STORED DATA:
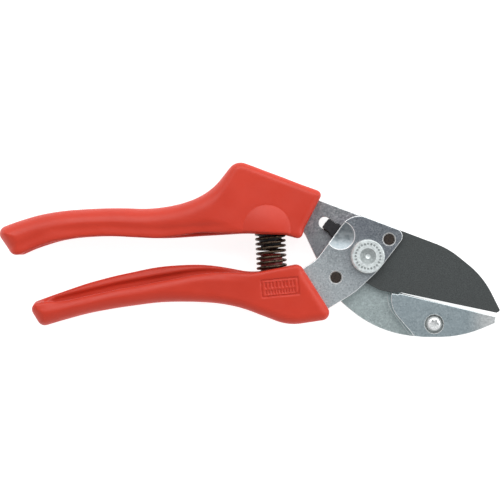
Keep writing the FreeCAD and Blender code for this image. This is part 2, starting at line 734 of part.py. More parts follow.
def main():
    doc = FreeCAD.newDocument("shears")
    fill_sheet(doc)
    shim_low = size("rear_plate_low") + size("sheet")
    split_low = size("rear_plate_low") - size("split_washer_thick")
    lock_low = size("rear_plate_low") - size("lock_washer_thick")
    parts = [
        build_upper_frame(doc),
        build_upper_grip(doc),
        build_lower_frame(doc),
        build_lower_grip(doc),
        build_blade(doc),
        build_rivet(doc, "blade_rivet_upper", UPPER_RIVET),
        build_rivet(doc, "blade_rivet_lower", LOWER_RIVET),
        build_anvil(doc),
        build_anvil_screw(doc),
        build_anvil_nut(doc),
        build_split_ring(doc, "anvil_lock_washer", "lock_washer_wide", "screw_wide",
                         "Sizes.lock_washer_thick", ANVIL_SCREW, lock_low),
        build_pivot_bolt(doc),
        build_ring(doc, "pivot_washer", "washer_wide", "shank_wide", "Sizes.washer_thick", PIVOT,
                   size("washer_low")),
        build_ring(doc, "pivot_shim", "shim_wide", "shank_wide", "Sizes.shim_thick", PIVOT, shim_low),
        build_split_ring(doc, "pivot_spring_washer", "shim_wide", "shank_wide", "Sizes.split_washer_thick",
                         PIVOT, split_low),
        build_pivot_nut(doc),
        build_return_spring(doc),
        build_peg(doc, "spring_buffer", 15.6, 14.0, 1.0),
        build_peg(doc, "spring_peg", -15.6, 15.0, 0.5),
        build_latch_slider(doc),
        build_latch_button(doc),
    ]
    doc.recompute()
    write_parts(doc, parts)


main()
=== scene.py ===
import math

import bmesh
import bpy
import numpy as np
import openvdb
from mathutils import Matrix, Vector


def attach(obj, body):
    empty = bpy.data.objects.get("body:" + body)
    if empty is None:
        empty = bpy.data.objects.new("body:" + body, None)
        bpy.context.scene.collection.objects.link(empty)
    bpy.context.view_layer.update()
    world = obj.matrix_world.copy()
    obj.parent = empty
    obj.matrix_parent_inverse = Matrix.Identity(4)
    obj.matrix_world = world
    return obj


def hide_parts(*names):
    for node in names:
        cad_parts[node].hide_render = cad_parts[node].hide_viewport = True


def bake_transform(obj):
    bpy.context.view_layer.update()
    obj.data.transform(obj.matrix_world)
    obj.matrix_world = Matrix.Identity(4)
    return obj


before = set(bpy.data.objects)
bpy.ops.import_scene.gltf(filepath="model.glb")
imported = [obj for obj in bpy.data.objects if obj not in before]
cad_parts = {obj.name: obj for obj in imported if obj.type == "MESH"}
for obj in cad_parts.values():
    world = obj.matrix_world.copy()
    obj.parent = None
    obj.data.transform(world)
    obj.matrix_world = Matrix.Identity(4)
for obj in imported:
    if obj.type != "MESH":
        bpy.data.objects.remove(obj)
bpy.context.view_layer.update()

# Sizes are written in millimetres, as in the CAD, and scaled by MM when a mesh is made. Each corner of an
# outline is its place and the radius that rounds it. A plate is its rear and front height.
MM = 0.001
ARC_STEP = 0.9  # longest step along a rounded corner
GRIP_DEPTH = 20.0
WALL = 3.9  # coating and sheet together
OPEN_SIDE = -9.0  # inset that lets a hollow run out through the open side of a channel
REAR_PLATE = (4.5, 7.0)
BLADE = (7.3, 10.3)
FRONT_PLATE = (10.3, 12.8)
ANVIL = (7.0, 11.6)
PIVOT = (51.7, -2.6)
BOLT_HEAD = (13.3, 15.8)
SHANK = 4.0  # radius of the pivot bolt
BORE = 4.05  # radius round the pivot bolt in the pieces that turn on it
THUMB_DISH = (39.8, 6.6)
UPPER_RIVET = (61.2, 4.9)
LOWER_RIVET = (37.8, -11.8)
RIVET = 2.4  # radius
ANVIL_SCREW = (81.1, -32.4)
SCREW = 2.0  # radius
SCREW_RECESS = 1.6  # depth of the recess round the screw head
BLADE_ANGLE = 12.0  # how far the cutting edge drops toward the tip, in degrees
BLADE_EDGE = 12.5  # distance of the cutting edge below the pivot
ANVIL_ANGLE = 13.4
ANVIL_EDGE = 12.65
SLOT_END = (33.1, 12.3)
SLOT_ANGLE = -37.0
SPRING_DOME = (7.3, 9.4)
STAMP = (13.1, -16.1)
SPRING_CENTRE = (9.3, -1.0)
SPRING_TILT = 3.0

UPPER_TOP = (
    (32.0, 25.4, 2.3), (-6.3, 39.7, 6.0), (-17.7, 24.9, 30.0), (-37.5, 18.0, 63.0),
    (-62.0, 18.8, 240.0), (-92.0, 16.9, 96.0), (-111.9, 8.9, 3.5), (-103.4, -3.1, 4.6),
    (-85.9, 4.8, 75.0), (-64.0, 6.5, 120.0),
)
UPPER_REAR_EDGE = ((-38.0, 5.2, 90.0), (-1.0, 7.6, 80.0))
UPPER_FRONT_EDGE = ((-40.0, 5.2, 40.0), (-22.0, 7.7, 40.0), (-4.0, 7.4, 40.0))
UPPER_NOSE = ((15.0, 6.9, 8.0), (22.4, 4.9, 2.2), (23.9, 9.9, 8.0))
LOWER_REAR_EDGE = ((-20.0, -5.6, 90.0), (-42.0, -7.4, 110.0), (-70.0, -13.6, 200.0), (-97.5, -23.5, 3.1))
LOWER_FRONT_EDGE = ((-21.0, -9.2, 60.0), (-58.0, -15.7, 120.0), (-86.0, -22.0, 40.0), (-97.5, -23.5, 3.1))
LOWER_NOSE = ((21.9, -5.9, 3.2), (1.0, -9.8, 25.0))
LOWER_BOTTOM = (
    (-91.6, -33.5, 3.2), (-69.5, -26.9, 190.0), (-35.0, -21.9, 125.0), (-7.0, -23.6, 65.0),
    (16.3, -32.9, 22.0), (37.2, -30.0, 3.5),
)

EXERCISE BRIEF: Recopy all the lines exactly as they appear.

CORRECT OUTPUT:
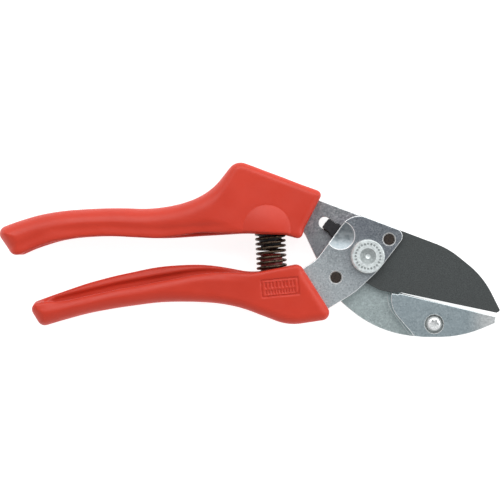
Keep writing the FreeCAD and Blender code for this image. This is part 2, starting at line 734 of part.py. More parts follow.
def main():
    doc = FreeCAD.newDocument("shears")
    fill_sheet(doc)
    shim_low = size("rear_plate_low") + size("sheet")
    split_low = size("rear_plate_low") - size("split_washer_thick")
    lock_low = size("rear_plate_low") - size("lock_washer_thick")
    parts = [
        build_upper_frame(doc),
        build_upper_grip(doc),
        build_lower_frame(doc),
        build_lower_grip(doc),
        build_blade(doc),
        build_rivet(doc, "blade_rivet_upper", UPPER_RIVET),
        build_rivet(doc, "blade_rivet_lower", LOWER_RIVET),
        build_anvil(doc),
        build_anvil_screw(doc),
        build_anvil_nut(doc),
        build_split_ring(doc, "anvil_lock_washer", "lock_washer_wide", "screw_wide",
                         "Sizes.lock_washer_thick", ANVIL_SCREW, lock_low),
        build_pivot_bolt(doc),
        build_ring(doc, "pivot_washer", "washer_wide", "shank_wide", "Sizes.washer_thick", PIVOT,
                   size("washer_low")),
        build_ring(doc, "pivot_shim", "shim_wide", "shank_wide", "Sizes.shim_thick", PIVOT, shim_low),
        build_split_ring(doc, "pivot_spring_washer", "shim_wide", "shank_wide", "Sizes.split_washer_thick",
                         PIVOT, split_low),
        build_pivot_nut(doc),
        build_return_spring(doc),
        build_peg(doc, "spring_buffer", 15.6, 14.0, 1.0),
        build_peg(doc, "spring_peg", -15.6, 15.0, 0.5),
        build_latch_slider(doc),
        build_latch_button(doc),
    ]
    doc.recompute()
    write_parts(doc, parts)


main()
=== scene.py ===
import math

import bmesh
import bpy
import numpy as np
import openvdb
from mathutils import Matrix, Vector


def attach(obj, body):
    empty = bpy.data.objects.get("body:" + body)
    if empty is None:
        empty = bpy.data.objects.new("body:" + body, None)
        bpy.context.scene.collection.objects.link(empty)
    bpy.context.view_layer.update()
    world = obj.matrix_world.copy()
    obj.parent = empty
    obj.matrix_parent_inverse = Matrix.Identity(4)
    obj.matrix_world = world
    return obj


def hide_parts(*names):
    for node in names:
        cad_parts[node].hide_render = cad_parts[node].hide_viewport = True


def bake_transform(obj):
    bpy.context.view_layer.update()
    obj.data.transform(obj.matrix_world)
    obj.matrix_world = Matrix.Identity(4)
    return obj


before = set(bpy.data.objects)
bpy.ops.import_scene.gltf(filepath="model.glb")
imported = [obj for obj in bpy.data.objects if obj not in before]
cad_parts = {obj.name: obj for obj in imported if obj.type == "MESH"}
for obj in cad_parts.values():
    world = obj.matrix_world.copy()
    obj.parent = None
    obj.data.transform(world)
    obj.matrix_world = Matrix.Identity(4)
for obj in imported:
    if obj.type != "MESH":
        bpy.data.objects.remove(obj)
bpy.context.view_layer.update()

# Sizes are written in millimetres, as in the CAD, and scaled by MM when a mesh is made. Each corner of an
# outline is its place and the radius that rounds it. A plate is its rear and front height.
MM = 0.001
ARC_STEP = 0.9  # longest step along a rounded corner
GRIP_DEPTH = 20.0
WALL = 3.9  # coating and sheet together
OPEN_SIDE = -9.0  # inset that lets a hollow run out through the open side of a channel
REAR_PLATE = (4.5, 7.0)
BLADE = (7.3, 10.3)
FRONT_PLATE = (10.3, 12.8)
ANVIL = (7.0, 11.6)
PIVOT = (51.7, -2.6)
BOLT_HEAD = (13.3, 15.8)
SHANK = 4.0  # radius of the pivot bolt
BORE = 4.05  # radius round the pivot bolt in the pieces that turn on it
THUMB_DISH = (39.8, 6.6)
UPPER_RIVET = (61.2, 4.9)
LOWER_RIVET = (37.8, -11.8)
RIVET = 2.4  # radius
ANVIL_SCREW = (81.1, -32.4)
SCREW = 2.0  # radius
SCREW_RECESS = 1.6  # depth of the recess round the screw head
BLADE_ANGLE = 12.0  # how far the cutting edge drops toward the tip, in degrees
BLADE_EDGE = 12.5  # distance of the cutting edge below the pivot
ANVIL_ANGLE = 13.4
ANVIL_EDGE = 12.65
SLOT_END = (33.1, 12.3)
SLOT_ANGLE = -37.0
SPRING_DOME = (7.3, 9.4)
STAMP = (13.1, -16.1)
SPRING_CENTRE = (9.3, -1.0)
SPRING_TILT = 3.0

UPPER_TOP = (
    (32.0, 25.4, 2.3), (-6.3, 39.7, 6.0), (-17.7, 24.9, 30.0), (-37.5, 18.0, 63.0),
    (-62.0, 18.8, 240.0), (-92.0, 16.9, 96.0), (-111.9, 8.9, 3.5), (-103.4, -3.1, 4.6),
    (-85.9, 4.8, 75.0), (-64.0, 6.5, 120.0),
)
UPPER_REAR_EDGE = ((-38.0, 5.2, 90.0), (-1.0, 7.6, 80.0))
UPPER_FRONT_EDGE = ((-40.0, 5.2, 40.0), (-22.0, 7.7, 40.0), (-4.0, 7.4, 40.0))
UPPER_NOSE = ((15.0, 6.9, 8.0), (22.4, 4.9, 2.2), (23.9, 9.9, 8.0))
LOWER_REAR_EDGE = ((-20.0, -5.6, 90.0), (-42.0, -7.4, 110.0), (-70.0, -13.6, 200.0), (-97.5, -23.5, 3.1))
LOWER_FRONT_EDGE = ((-21.0, -9.2, 60.0), (-58.0, -15.7, 120.0), (-86.0, -22.0, 40.0), (-97.5, -23.5, 3.1))
LOWER_NOSE = ((21.9, -5.9, 3.2), (1.0, -9.8, 25.0))
LOWER_BOTTOM = (
    (-91.6, -33.5, 3.2), (-69.5, -26.9, 190.0), (-35.0, -21.9, 125.0), (-7.0, -23.6, 65.0),
    (16.3, -32.9, 22.0), (37.2, -30.0, 3.5),
)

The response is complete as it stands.